## BEGIN

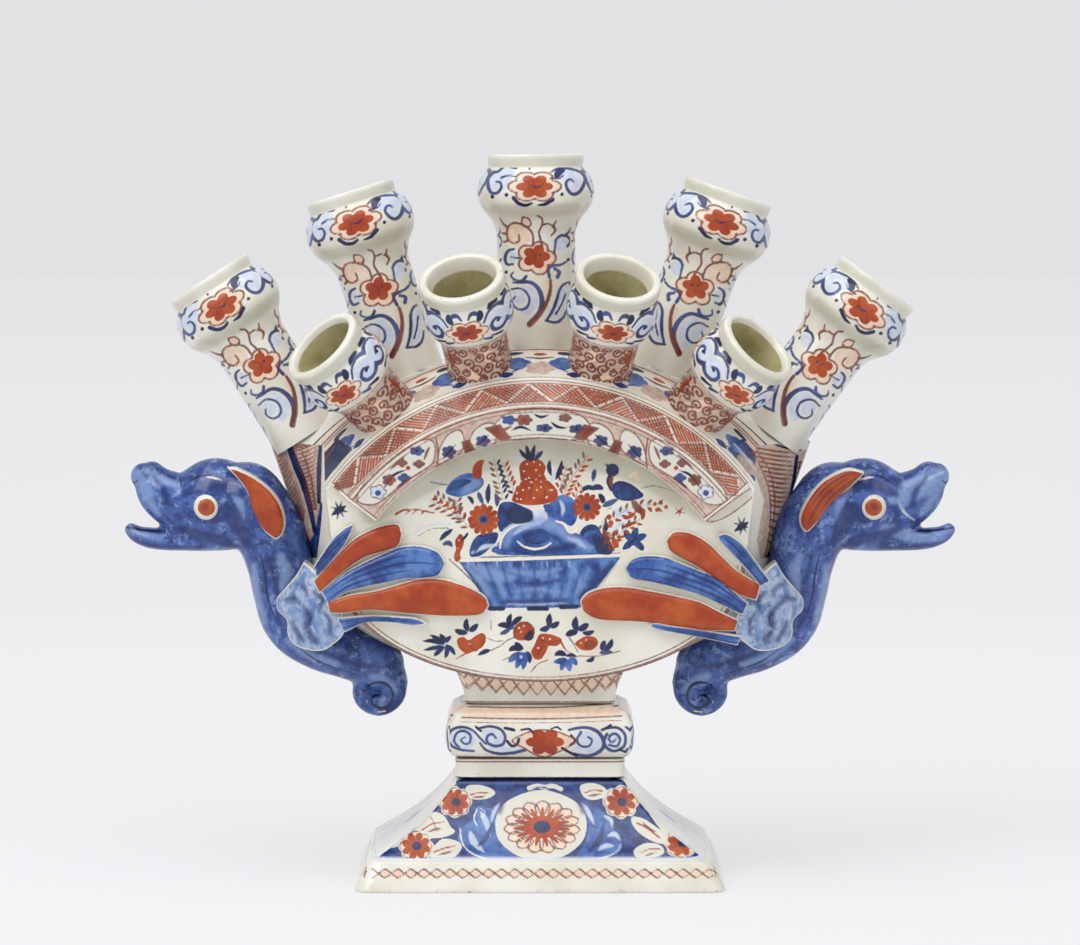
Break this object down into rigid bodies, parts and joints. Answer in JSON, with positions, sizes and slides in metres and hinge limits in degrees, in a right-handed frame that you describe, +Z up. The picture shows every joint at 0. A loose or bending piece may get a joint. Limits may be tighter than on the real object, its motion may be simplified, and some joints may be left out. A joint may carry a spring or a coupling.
{
  "type": "tulip vase",
  "caption": "Fan-shaped tulip vase of painted tin-glazed earthenware: hollow body on a moulded foot, with a row of tall and a row of short spouts and dragon handles.",
  "frame": {"origin": "middle of the foot's underside, on the surface it stands on", "axes": "+X along the fan of spouts towards the right dragon seen from the front, +Y from the painted front panel to the back, +Z up"},
  "size_m": [0.3026, 0.099, 0.2601],
  "materials": {
    "tin_glaze": "warm white opaque tin glaze over earthenware, glossy, painted in blue and iron red",
    "cobalt_glaze": "brushed cobalt blue wash in tin glaze, glossy",
    "pale_cobalt_glaze": "thin cobalt blue wash in tin glaze, glossy",
    "iron_red_glaze": "iron red brushed over tin glaze, glossy"
  },
  "bodies": {
    "root": {"foot": "tin_glaze", "stem_block": "tin_glaze", "knop": "tin_glaze", "neck": "tin_glaze", "bowl": "tin_glaze", "left_side": "tin_glaze", "right_side": "tin_glaze", "front_panel": "tin_glaze", "back_panel": "tin_glaze", "shoulder": "tin_glaze", "crest": "tin_glaze", "arch_moulding": "tin_glaze", "tall_spout_1": "tin_glaze", "tall_spout_2": "tin_glaze", "tall_spout_3": "tin_glaze", "tall_spout_4": "tin_glaze", "tall_spout_5": "tin_glaze", "short_spout_1": "tin_glaze", "short_spout_2": "tin_glaze", "short_spout_3": "tin_glaze", "short_spout_4": "tin_glaze", "left_dragon_body": "cobalt_glaze", "left_dragon_head": "cobalt_glaze", "left_dragon_jaw": "cobalt_glaze", "left_feather_1": "cobalt_glaze", "left_feather_3": "cobalt_glaze", "left_feather_5": "cobalt_glaze", "left_wing_root": "pale_cobalt_glaze", "left_front_eye": "iron_red_glaze", "left_back_eye": "iron_red_glaze", "left_front_ear": "iron_red_glaze", "left_back_ear": "iron_red_glaze", "left_feather_2": "iron_red_glaze", "left_feather_4": "iron_red_glaze", "right_dragon_body": "cobalt_glaze", "right_dragon_head": "cobalt_glaze", "right_dragon_jaw": "cobalt_glaze", "right_feather_1": "cobalt_glaze", "right_feather_3": "cobalt_glaze", "right_feather_5": "cobalt_glaze", "right_wing_root": "pale_cobalt_glaze", "right_front_eye": "iron_red_glaze", "right_back_eye": "iron_red_glaze", "right_front_ear": "iron_red_glaze", "right_back_ear": "iron_red_glaze", "right_feather_2": "iron_red_glaze", "right_feather_4": "iron_red_glaze"}
  },
  "joints": []
}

## END

Written problem:
Go back to the listing above and please repeat it exactly.

Solution to this problem:
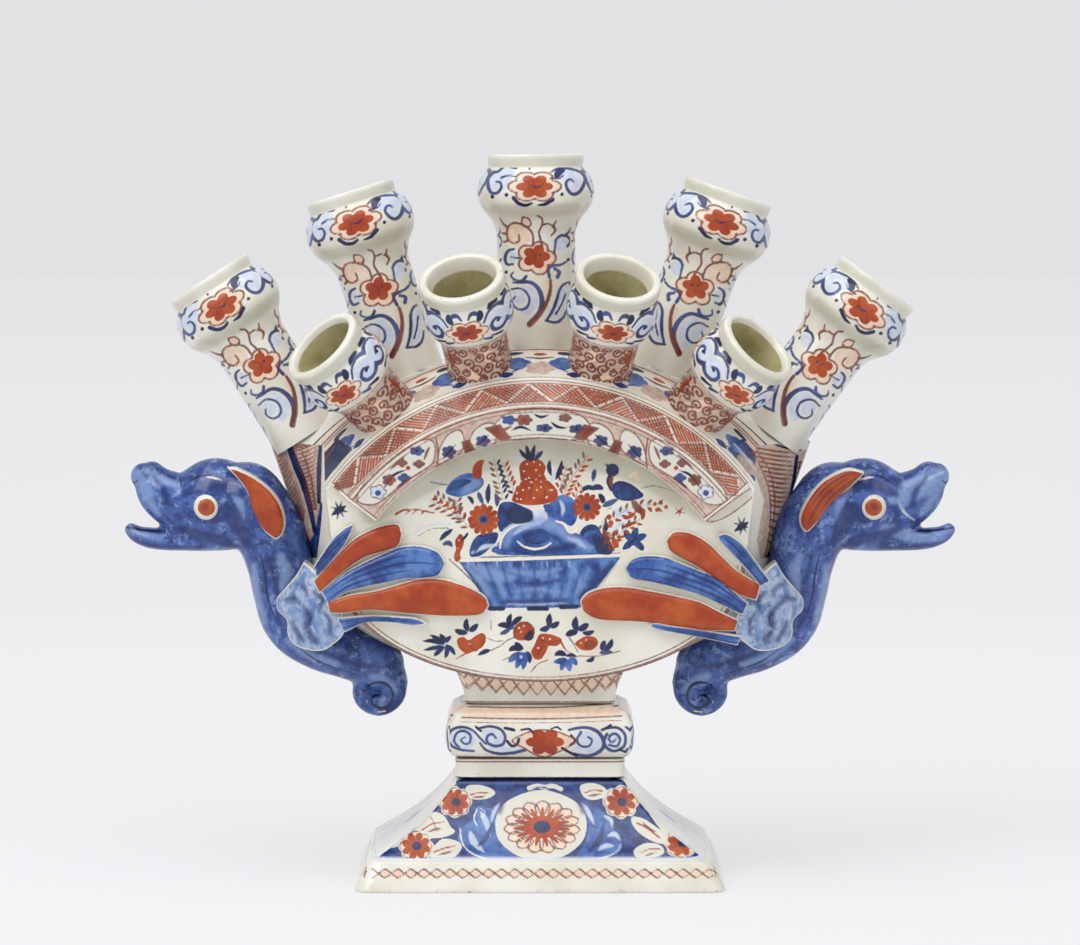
Break this object down into rigid bodies, parts and joints. Answer in JSON, with positions, sizes and slides in metres and hinge limits in degrees, in a right-handed frame that you describe, +Z up. The picture shows every joint at 0. A loose or bending piece may get a joint. Limits may be tighter than on the real object, its motion may be simplified, and some joints may be left out. A joint may carry a spring or a coupling.
{
  "type": "tulip vase",
  "caption": "Fan-shaped tulip vase of painted tin-glazed earthenware: hollow body on a moulded foot, with a row of tall and a row of short spouts and dragon handles.",
  "frame": {"origin": "middle of the foot's underside, on the surface it stands on", "axes": "+X along the fan of spouts towards the right dragon seen from the front, +Y from the painted front panel to the back, +Z up"},
  "size_m": [0.3026, 0.099, 0.2601],
  "materials": {
    "tin_glaze": "warm white opaque tin glaze over earthenware, glossy, painted in blue and iron red",
    "cobalt_glaze": "brushed cobalt blue wash in tin glaze, glossy",
    "pale_cobalt_glaze": "thin cobalt blue wash in tin glaze, glossy",
    "iron_red_glaze": "iron red brushed over tin glaze, glossy"
  },
  "bodies": {
    "root": {"foot": "tin_glaze", "stem_block": "tin_glaze", "knop": "tin_glaze", "neck": "tin_glaze", "bowl": "tin_glaze", "left_side": "tin_glaze", "right_side": "tin_glaze", "front_panel": "tin_glaze", "back_panel": "tin_glaze", "shoulder": "tin_glaze", "crest": "tin_glaze", "arch_moulding": "tin_glaze", "tall_spout_1": "tin_glaze", "tall_spout_2": "tin_glaze", "tall_spout_3": "tin_glaze", "tall_spout_4": "tin_glaze", "tall_spout_5": "tin_glaze", "short_spout_1": "tin_glaze", "short_spout_2": "tin_glaze", "short_spout_3": "tin_glaze", "short_spout_4": "tin_glaze", "left_dragon_body": "cobalt_glaze", "left_dragon_head": "cobalt_glaze", "left_dragon_jaw": "cobalt_glaze", "left_feather_1": "cobalt_glaze", "left_feather_3": "cobalt_glaze", "left_feather_5": "cobalt_glaze", "left_wing_root": "pale_cobalt_glaze", "left_front_eye": "iron_red_glaze", "left_back_eye": "iron_red_glaze", "left_front_ear": "iron_red_glaze", "left_back_ear": "iron_red_glaze", "left_feather_2": "iron_red_glaze", "left_feather_4": "iron_red_glaze", "right_dragon_body": "cobalt_glaze", "right_dragon_head": "cobalt_glaze", "right_dragon_jaw": "cobalt_glaze", "right_feather_1": "cobalt_glaze", "right_feather_3": "cobalt_glaze", "right_feather_5": "cobalt_glaze", "right_wing_root": "pale_cobalt_glaze", "right_front_eye": "iron_red_glaze", "right_back_eye": "iron_red_glaze", "right_front_ear": "iron_red_glaze", "right_back_ear": "iron_red_glaze", "right_feather_2": "iron_red_glaze", "right_feather_4": "iron_red_glaze"}
  },
  "joints": []
}